→ STATED GOAL
Repeat exactly, and only, the lines below starting at the line that contains "half = STRANDS // 2" and ending at the line that contains "for node in", inclusive of both.

→ PROVIDED DATA
-- begin --
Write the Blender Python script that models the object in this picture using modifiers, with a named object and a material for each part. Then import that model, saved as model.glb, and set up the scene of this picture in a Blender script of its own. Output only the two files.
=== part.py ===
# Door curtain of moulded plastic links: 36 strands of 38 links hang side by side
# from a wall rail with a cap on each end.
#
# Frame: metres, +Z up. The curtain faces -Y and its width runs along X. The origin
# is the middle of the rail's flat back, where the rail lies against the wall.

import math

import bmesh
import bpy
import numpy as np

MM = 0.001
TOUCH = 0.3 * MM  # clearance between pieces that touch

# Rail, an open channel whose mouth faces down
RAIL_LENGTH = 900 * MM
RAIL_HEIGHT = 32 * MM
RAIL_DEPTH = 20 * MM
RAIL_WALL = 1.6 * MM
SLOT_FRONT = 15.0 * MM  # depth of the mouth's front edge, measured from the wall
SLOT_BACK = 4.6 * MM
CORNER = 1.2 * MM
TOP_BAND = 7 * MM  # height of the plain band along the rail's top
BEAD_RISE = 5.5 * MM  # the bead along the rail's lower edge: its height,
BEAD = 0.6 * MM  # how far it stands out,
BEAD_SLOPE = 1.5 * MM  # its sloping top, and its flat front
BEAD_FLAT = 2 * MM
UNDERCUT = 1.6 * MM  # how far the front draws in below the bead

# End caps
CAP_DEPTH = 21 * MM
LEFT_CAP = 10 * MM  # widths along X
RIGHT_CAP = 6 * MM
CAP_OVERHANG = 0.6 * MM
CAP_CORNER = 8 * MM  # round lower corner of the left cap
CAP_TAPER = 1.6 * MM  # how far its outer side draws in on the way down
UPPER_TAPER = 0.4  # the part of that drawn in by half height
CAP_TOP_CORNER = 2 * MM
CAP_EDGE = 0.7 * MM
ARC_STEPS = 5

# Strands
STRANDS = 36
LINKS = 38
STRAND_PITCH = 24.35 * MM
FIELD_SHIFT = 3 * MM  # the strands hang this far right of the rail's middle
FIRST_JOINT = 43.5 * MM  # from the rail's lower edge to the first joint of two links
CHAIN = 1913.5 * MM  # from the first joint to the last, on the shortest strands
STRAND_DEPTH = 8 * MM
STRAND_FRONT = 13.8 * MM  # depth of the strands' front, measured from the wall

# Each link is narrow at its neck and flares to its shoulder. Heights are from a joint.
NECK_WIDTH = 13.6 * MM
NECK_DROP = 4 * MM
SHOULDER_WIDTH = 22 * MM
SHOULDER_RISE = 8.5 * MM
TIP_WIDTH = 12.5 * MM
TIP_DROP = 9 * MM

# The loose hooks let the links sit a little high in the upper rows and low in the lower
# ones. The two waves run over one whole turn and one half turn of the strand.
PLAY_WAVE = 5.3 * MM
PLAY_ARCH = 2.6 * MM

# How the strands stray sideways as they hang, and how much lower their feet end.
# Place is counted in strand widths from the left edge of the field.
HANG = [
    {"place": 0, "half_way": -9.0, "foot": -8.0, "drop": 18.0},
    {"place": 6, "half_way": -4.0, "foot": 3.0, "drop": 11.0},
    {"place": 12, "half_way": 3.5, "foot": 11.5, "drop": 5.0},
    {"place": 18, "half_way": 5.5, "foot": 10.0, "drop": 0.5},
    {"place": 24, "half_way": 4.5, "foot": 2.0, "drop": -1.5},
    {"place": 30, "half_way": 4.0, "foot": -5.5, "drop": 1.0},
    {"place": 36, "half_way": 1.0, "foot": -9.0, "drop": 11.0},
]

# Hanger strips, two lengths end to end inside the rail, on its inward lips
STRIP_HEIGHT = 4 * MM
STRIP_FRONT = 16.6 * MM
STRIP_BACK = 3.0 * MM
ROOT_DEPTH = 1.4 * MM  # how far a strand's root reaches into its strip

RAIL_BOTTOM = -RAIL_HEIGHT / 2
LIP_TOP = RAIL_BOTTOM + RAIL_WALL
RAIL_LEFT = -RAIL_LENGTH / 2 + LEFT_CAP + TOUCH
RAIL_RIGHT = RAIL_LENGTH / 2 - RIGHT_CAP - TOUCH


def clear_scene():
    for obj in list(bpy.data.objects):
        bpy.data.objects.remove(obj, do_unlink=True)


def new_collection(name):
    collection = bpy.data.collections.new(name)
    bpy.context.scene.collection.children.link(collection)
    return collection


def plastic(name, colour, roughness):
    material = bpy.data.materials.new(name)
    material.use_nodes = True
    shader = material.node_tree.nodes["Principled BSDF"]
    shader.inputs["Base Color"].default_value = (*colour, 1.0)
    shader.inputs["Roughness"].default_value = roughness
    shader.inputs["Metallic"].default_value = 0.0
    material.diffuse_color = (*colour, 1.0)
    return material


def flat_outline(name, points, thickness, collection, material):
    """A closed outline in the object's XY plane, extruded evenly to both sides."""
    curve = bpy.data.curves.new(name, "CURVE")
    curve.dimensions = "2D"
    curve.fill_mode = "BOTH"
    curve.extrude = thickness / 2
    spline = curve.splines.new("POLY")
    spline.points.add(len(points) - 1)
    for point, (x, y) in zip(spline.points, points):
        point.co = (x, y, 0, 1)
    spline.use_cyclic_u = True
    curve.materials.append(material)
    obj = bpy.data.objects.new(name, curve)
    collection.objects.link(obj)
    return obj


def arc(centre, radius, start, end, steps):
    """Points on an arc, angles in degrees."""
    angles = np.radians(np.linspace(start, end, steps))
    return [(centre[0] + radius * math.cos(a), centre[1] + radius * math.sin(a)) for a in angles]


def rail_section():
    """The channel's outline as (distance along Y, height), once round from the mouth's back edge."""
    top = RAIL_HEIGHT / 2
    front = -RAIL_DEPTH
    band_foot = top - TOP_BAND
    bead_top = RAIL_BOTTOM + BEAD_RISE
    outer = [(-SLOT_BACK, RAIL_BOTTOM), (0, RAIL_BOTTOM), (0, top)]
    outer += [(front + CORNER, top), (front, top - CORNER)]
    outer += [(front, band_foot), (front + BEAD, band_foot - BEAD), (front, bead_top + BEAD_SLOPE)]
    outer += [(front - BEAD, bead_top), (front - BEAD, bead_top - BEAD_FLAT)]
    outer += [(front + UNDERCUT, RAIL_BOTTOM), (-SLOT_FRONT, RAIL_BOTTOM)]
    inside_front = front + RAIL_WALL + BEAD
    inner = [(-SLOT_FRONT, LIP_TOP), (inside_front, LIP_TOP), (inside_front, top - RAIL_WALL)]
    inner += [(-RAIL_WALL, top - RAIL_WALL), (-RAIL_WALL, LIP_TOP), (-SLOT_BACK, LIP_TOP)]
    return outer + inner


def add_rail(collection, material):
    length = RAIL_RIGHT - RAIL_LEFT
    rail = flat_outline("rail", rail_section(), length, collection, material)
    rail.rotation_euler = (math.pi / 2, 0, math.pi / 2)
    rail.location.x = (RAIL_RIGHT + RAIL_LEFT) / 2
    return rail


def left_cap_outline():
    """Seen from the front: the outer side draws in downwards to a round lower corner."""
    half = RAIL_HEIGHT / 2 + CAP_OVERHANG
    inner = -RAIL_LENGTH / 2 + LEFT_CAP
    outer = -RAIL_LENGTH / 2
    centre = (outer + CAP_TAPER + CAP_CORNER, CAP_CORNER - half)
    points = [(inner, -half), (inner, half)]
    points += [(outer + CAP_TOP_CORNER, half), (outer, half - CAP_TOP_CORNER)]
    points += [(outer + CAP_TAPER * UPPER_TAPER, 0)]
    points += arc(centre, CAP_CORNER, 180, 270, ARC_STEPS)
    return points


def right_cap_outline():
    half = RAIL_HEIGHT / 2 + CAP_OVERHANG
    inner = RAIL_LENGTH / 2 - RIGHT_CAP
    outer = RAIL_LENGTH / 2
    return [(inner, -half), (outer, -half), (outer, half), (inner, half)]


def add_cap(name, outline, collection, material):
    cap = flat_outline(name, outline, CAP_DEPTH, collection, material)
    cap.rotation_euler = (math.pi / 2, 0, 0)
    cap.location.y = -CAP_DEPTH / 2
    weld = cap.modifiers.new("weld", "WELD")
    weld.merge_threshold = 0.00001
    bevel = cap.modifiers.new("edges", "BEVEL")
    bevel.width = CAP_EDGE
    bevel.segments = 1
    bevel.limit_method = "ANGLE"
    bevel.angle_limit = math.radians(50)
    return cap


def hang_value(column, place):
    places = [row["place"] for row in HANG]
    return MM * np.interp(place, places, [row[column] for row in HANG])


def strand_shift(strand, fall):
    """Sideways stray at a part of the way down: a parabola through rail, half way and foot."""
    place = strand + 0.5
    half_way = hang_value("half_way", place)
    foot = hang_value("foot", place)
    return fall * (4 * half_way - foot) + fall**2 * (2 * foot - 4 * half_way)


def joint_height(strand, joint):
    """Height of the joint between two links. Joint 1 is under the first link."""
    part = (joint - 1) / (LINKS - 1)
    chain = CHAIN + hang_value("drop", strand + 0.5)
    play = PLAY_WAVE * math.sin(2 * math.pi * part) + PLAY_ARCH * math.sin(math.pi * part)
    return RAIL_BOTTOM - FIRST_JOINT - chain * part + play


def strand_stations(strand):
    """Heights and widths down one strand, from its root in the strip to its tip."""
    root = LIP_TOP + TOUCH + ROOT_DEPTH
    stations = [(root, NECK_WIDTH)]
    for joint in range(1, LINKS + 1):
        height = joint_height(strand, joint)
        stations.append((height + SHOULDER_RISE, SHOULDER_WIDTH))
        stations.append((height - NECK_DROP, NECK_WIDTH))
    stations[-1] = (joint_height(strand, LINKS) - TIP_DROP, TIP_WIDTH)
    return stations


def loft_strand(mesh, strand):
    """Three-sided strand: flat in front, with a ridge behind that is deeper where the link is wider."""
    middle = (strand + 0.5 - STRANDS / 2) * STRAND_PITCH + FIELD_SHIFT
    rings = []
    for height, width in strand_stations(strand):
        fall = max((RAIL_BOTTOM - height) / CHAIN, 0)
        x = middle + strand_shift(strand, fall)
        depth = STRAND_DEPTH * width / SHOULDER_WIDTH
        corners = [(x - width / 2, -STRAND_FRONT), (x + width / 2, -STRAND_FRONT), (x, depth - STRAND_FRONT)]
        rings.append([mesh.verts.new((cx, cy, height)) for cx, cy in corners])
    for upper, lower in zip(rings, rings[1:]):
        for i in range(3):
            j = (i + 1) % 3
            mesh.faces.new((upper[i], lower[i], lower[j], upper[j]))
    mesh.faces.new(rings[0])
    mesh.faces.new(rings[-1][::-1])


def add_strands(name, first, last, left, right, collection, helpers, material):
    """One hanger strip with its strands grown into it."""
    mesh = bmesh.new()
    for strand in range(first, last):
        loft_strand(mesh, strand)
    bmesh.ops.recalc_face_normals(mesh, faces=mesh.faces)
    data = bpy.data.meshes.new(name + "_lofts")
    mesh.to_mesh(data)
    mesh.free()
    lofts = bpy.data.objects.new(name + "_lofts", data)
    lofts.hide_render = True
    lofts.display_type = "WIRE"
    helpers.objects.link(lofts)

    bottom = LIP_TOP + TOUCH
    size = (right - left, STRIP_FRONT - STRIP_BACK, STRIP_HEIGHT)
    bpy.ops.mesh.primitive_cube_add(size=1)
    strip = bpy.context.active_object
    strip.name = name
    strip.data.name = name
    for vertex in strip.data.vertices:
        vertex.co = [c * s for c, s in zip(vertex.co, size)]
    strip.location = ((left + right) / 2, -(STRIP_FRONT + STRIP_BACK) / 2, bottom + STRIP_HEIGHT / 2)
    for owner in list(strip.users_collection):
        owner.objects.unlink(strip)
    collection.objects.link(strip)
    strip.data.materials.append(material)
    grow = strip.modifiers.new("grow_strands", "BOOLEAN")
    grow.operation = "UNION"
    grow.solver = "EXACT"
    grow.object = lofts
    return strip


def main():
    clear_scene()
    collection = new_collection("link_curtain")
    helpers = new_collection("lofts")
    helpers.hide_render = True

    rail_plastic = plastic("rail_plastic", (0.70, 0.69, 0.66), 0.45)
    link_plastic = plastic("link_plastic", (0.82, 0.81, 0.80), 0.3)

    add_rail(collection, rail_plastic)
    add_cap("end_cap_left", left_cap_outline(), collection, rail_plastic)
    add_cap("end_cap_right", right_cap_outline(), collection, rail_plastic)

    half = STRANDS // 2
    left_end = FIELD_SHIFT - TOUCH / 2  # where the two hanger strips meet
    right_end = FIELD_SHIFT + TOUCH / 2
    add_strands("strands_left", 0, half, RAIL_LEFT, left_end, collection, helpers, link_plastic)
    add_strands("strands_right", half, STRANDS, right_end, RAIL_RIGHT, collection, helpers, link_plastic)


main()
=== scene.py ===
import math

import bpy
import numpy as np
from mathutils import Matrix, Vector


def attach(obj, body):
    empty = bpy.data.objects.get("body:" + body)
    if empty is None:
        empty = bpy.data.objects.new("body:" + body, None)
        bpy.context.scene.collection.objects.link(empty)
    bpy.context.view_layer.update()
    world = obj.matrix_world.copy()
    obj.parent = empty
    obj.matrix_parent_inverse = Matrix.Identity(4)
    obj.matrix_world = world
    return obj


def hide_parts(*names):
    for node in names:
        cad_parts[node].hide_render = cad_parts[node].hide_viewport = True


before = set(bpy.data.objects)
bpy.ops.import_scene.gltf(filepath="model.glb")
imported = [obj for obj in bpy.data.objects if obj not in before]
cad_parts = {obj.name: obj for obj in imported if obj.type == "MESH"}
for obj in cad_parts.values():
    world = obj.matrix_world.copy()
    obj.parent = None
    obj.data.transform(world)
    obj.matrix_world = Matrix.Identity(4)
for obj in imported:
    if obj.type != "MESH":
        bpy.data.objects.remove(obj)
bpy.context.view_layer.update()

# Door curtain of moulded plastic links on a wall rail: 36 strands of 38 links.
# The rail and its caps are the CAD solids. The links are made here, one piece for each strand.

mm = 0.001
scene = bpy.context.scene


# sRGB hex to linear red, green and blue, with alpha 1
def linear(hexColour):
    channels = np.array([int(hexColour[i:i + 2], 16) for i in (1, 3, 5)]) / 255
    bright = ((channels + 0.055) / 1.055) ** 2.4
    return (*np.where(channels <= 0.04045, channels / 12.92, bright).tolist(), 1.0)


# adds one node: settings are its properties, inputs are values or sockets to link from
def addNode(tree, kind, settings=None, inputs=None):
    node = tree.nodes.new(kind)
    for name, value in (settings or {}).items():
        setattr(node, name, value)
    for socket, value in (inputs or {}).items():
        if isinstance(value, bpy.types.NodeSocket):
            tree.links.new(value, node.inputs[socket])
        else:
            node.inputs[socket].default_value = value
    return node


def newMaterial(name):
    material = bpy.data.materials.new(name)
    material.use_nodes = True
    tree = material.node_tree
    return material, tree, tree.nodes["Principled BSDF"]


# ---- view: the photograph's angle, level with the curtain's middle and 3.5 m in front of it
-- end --
→ RESULT BELOW
    half = STRANDS // 2
    left_end = FIELD_SHIFT - TOUCH / 2  # where the two hanger strips meet
    right_end = FIELD_SHIFT + TOUCH / 2
    add_strands("strands_left", 0, half, RAIL_LEFT, left_end, collection, helpers, link_plastic)
    add_strands("strands_right", half, STRANDS, right_end, RAIL_RIGHT, collection, helpers, link_plastic)


main()
=== scene.py ===
import math

import bpy
import numpy as np
from mathutils import Matrix, Vector


def attach(obj, body):
    empty = bpy.data.objects.get("body:" + body)
    if empty is None:
        empty = bpy.data.objects.new("body:" + body, None)
        bpy.context.scene.collection.objects.link(empty)
    bpy.context.view_layer.update()
    world = obj.matrix_world.copy()
    obj.parent = empty
    obj.matrix_parent_inverse = Matrix.Identity(4)
    obj.matrix_world = world
    return obj


def hide_parts(*names):
    for node in names:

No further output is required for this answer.